In this way the State may become the universal landlord without calling herself so, and without assuming a single new function. In form, the ownership of land would remain just as now. No owner of land need be dispossessed, and no restriction need be placed upon the amount of land any one could hold. For, rent being taken by the State in taxes, land, no matter in whose name it stood, or in what parcels it was held, would be really common property, and every member of the community would participate in the advantages of its ownership.

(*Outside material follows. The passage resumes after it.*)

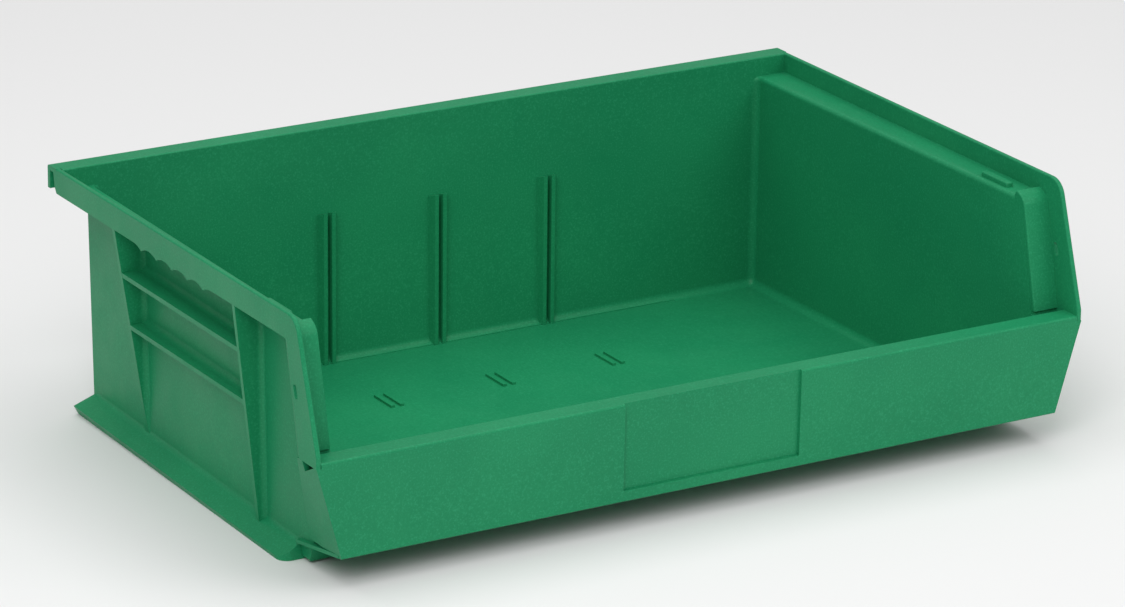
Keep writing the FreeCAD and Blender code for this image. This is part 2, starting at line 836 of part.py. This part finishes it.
def front_nodes():
    recess = label_recess()
    top = value("shelf_top")
    front = -value(HALF_LENGTH)
    shelf = prism("shelf_plate", "YZ", f"-{BAND_INNER}", f"2 * {BAND_INNER}", [
        (f"-{HALF_LENGTH}", "shelf_top"),
        (f"-{HALF_LENGTH}", SHELF_UNDER),
        ("shelf_back", SHELF_UNDER),
        ("shelf_back", "shelf_top"),
    ])
    round_edges(shelf, "shelf_round", lambda p: near(p.z, top) and near(p.y, front))
    round_edges(shelf, "edge_round", lambda p: near(p.z, top) and near(p.y, value("shelf_back")))
    keep(cut("front_shelf", shelf, recess))

    apron = prism("apron_plate", "YZ", f"-{HALF_WIDTH}", "bin_width", [
        (f"-{HALF_LENGTH}", SHELF_UNDER),
        (f"-{HALF_LENGTH} + apron_lean", "apron_foot"),
        (f"-{HALF_LENGTH} + apron_lean + wall", "apron_foot"),
        (f"-{HALF_LENGTH} + wall", SHELF_UNDER),
    ])
    for sign in ("", "-"):
        cut_away(apron, "XZ", f"{HALF_LENGTH} - 3 * wall", "6 * wall", [
            (f"{sign}{HALF_WIDTH}", SHELF_UNDER),
            (f"{sign}apron_foot_half", "apron_foot"),
            (f"{sign}({HALF_WIDTH} + wall)", "apron_foot"),
        ])
    foot = value("apron_foot")
    face = front + value("apron_lean")
    round_edges(apron, "edge_round", lambda p: near(p.z, foot) and near(p.y, face))
    keep(cut("front_apron", apron, recess))


def hanger_lip():
    """The hook along the top of the back wall, with the wall's own top edge."""
    hook = prism("hook_plate", "YZ", f"-{HALF_WIDTH}", "bin_width", [
        (BACK_OUTER, "bin_height"),
        (HALF_LENGTH, "bin_height"),
        (HALF_LENGTH, "lip_foot"),
        (f"{HALF_LENGTH} - wall", "lip_foot"),
        (f"{HALF_LENGTH} - wall", LIP_UNDER),
        (BACK_OUTER, LIP_UNDER),
    ])
    top = value("bin_height")
    back = value(HALF_LENGTH)
    round_edges(hook, "lip_round", lambda p: near(p.z, top) and near(p.y, back))
    edge = prism("wall_edge", "YZ", f"-{BAND_INNER}", f"2 * {BAND_INNER}", [
        (BACK_OUTER, LIP_UNDER),
        (BACK_OUTER, "bin_height"),
        ("back_inner", "bin_height"),
        ("back_inner", LIP_UNDER),
    ])
    inner = value("back_inner")
    round_edges(edge, "edge_round", lambda p: near(p.z, top) and near(p.y, inner))
    keep(fuse("hanger_lip", [hook, edge]))


# ---------------------------------------------------------------- dividers' slots and locators

def slot_rib(label, side, centre):
    """One tapered rib of a divider slot: side is -1 or 1, the rib's place beside the slot."""
    tip = "(back_inner - slot_deep)"
    inner = f"{centre} + {side} * slot_gap / 2"
    body = prism(label, "XY", FLOOR_UNDER, "slot_top + slot_rise", [
        (inner, BACK_OUTER),
        (inner, tip),
        (f"{inner} + {side} * slot_rib", tip),
        (f"{inner} + {side} * (slot_rib + slot_taper)", "back_inner"),
        (f"{inner} + {side} * (slot_rib + slot_taper)", BACK_OUTER),
    ])
    cut_away(body, "YZ", "-bin_width", "2 * bin_width", [
        (BACK_OUTER, "slot_top"),
        ("back_inner", "slot_top"),
        (tip, "slot_top + slot_rise"),
        (f"{tip} - wall", "slot_top + slot_rise"),
        (f"{tip} - wall", "bin_height"),
        (BACK_OUTER, "bin_height"),
    ])
    tip_y = value(tip)
    round_long_edges(body, "slot_round", "z", lambda p: near(p.y, tip_y))
    return body


def divider_places():
    """Pairs of ribs hold a divider's edge: three on the back wall and three on the floor."""
    for step, name in ((-1, "left"), (0, "middle"), (1, "right")):
        centre = f"{step} * slot_pitch"
        slot_ribs = []
        locator_ribs = []
        for side, letter in ((-1, "a"), (1, "b")):
            slot_ribs.append(slot_rib(f"{name}_slot_rib_{letter}", side, centre))
            middle = f"{centre} + {side} * (locator_gap + locator_rib) / 2"
            locator_ribs.append(zone(f"{name}_locator_rib_{letter}",
                                     (f"{middle} - locator_rib / 2", f"{middle} + locator_rib / 2"),
                                     ("locator_front", "locator_back"),
                                     ("floor_top", "floor_top + locator_tall")))
        pair = fuse(f"{name}_slot_pair", slot_ribs)
        keep(common(f"{name}_divider_slot", pair, cavity_block))
        keep(fuse(f"{name}_floor_locator", locator_ribs))


def check_and_write():
    """Check every document object, then write each node's shape to its own file."""
    doc.recompute()
    for item in doc.Objects:
        if {"Invalid", "Error"} & set(item.State):
            raise RuntimeError(f"{item.Label} failed: {item.State}")
    os.makedirs("parts", exist_ok=True)
    for node in nodes:
        shape = node.Shape
        if shape.isNull() or not shape.isValid() or not shape.Solids:
            raise RuntimeError(f"{node.Label} has no valid solid")
        shape.exportStep(f"parts/{node.Label}.step")


tub_nodes()
stacking_ledge(stack_stop())
front_step()
rim_nodes()
around_skirt = fuse("around_skirt", [tub_block] + corner_trims())
base_skirt = skirt(around_skirt)
wall_and_skirt = [tub_block, base_skirt]
rear_gusset = gusset("right_rear_gusset", "rear_gusset", "rear_gusset_foot", wall_and_skirt)
front_gusset = gusset("right_front_gusset", "front_gusset", "front_gusset_foot", wall_and_skirt)
both_sides(rear_gusset)
both_sides(front_gusset)
for rib in ("upper_rib", "lower_rib"):
    rib_label = f"right_{rib.replace('_', '_grip_')}"
    both_sides(grip_rib(rib_label, rib, f"{rib}_reach", [rear_gusset, front_gusset]))
base_foot("base_rear_foot", REAR_FOOT, "rear", tub_block)
base_foot("base_front_foot", "skirt_front", "front", around_skirt)
cheek()
front_nodes()
hanger_lip()
divider_places()
check_and_write()
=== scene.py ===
import math

import bpy
from mathutils import Matrix, Vector


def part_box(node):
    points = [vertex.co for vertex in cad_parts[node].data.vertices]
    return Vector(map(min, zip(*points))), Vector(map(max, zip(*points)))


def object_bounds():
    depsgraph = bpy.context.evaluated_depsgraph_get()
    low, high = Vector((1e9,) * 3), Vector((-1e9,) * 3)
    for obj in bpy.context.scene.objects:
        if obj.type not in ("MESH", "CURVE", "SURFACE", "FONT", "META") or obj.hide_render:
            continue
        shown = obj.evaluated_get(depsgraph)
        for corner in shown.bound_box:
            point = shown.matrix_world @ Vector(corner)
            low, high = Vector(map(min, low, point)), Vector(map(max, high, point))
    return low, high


# A green hang-and-stack storage bin in satin polypropylene, on a pale studio floor.
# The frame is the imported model's own: metres, +X across the bin, +Y to its back, +Z up.

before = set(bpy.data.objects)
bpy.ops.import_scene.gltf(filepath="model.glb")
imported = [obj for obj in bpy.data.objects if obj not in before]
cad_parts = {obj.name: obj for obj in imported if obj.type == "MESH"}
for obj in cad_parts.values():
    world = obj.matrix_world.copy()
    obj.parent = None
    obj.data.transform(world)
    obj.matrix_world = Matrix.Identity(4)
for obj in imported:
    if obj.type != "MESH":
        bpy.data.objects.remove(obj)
cad_low, cad_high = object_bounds()

# Wear, by height in metres: the rim's top, the foot below a height, and the ledges' flat tops.
RIM_WEAR_FROM = cad_high.z - 0.0012
RIM_WEAR_FULL = cad_high.z - 0.0002
FOOT_WEAR_TO = 0.0022
LEDGE_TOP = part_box("right_stacking_ledge")[1].z
LEDGE_MARGIN = 0.0004

# Viewpoint: above the bin's left front corner, far off with a long lens.
SENSOR_MM = 36.0
LENS_MM = 169.98
VIEW_AZIMUTH = -30.767
VIEW_ELEVATION = 19.206
VIEW_ROLL = 0.6755
VIEW_DISTANCE = 2.5764
VIEW_TARGET = Vector((-0.00325, -0.00430, 0.06437))

# Studio: name, place, width and height in metres, power in watts. All aim at the bin.
BIN_MIDDLE = Vector((0.0, 0.0, 0.05))
SURROUNDINGS = 0.36
LIGHTS = (
    ("light_top", (0.0, 0.2, 2.4), 2.8, 2.8, 38.0),
    ("light_front_right", (1.2, -1.7, 1.6), 1.6, 1.4, 12.0),
    ("light_front_left", (-1.4, -1.5, 1.7), 1.5, 1.3, 24.0),
)
FLOOR_REACH = 8.0
FLOOR_GREY = 0.82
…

Note that George did not say “appropriate some rent” or that the State would become one landlord among many. No, George was quite clear: the State would take all rent (and any other profits from land ownership) and become the universal landlord to the exclusion of all others: agrarian socialism.
Fr. Edward McGlynn |
Therefore, while we acknowledge that the correspondent is sincere in his belief that Henry George was “definitely NOT a socialist,” we are equally sure that he will appreciate and understand our conclusion that he definitely was a socialist, as stated in his own words. This is a conviction shared by the founders of the Fabian Society, George’s associate Father Edward McGlynn, and many others.
Admittedly, George himself insisted he was not a socialist. This was on the grounds that, in his opinion, socialism could only exist in barbarian or degenerate cultures. Interestingly, Edward Bellamy, author of the socialist classic Looking Backward, also insisted that he, Bellamy, was not a socialist.
So, although some people may continue to insist that Henry George was not a socialist, we assume that they will concede that we have sound reasons for stating that he was.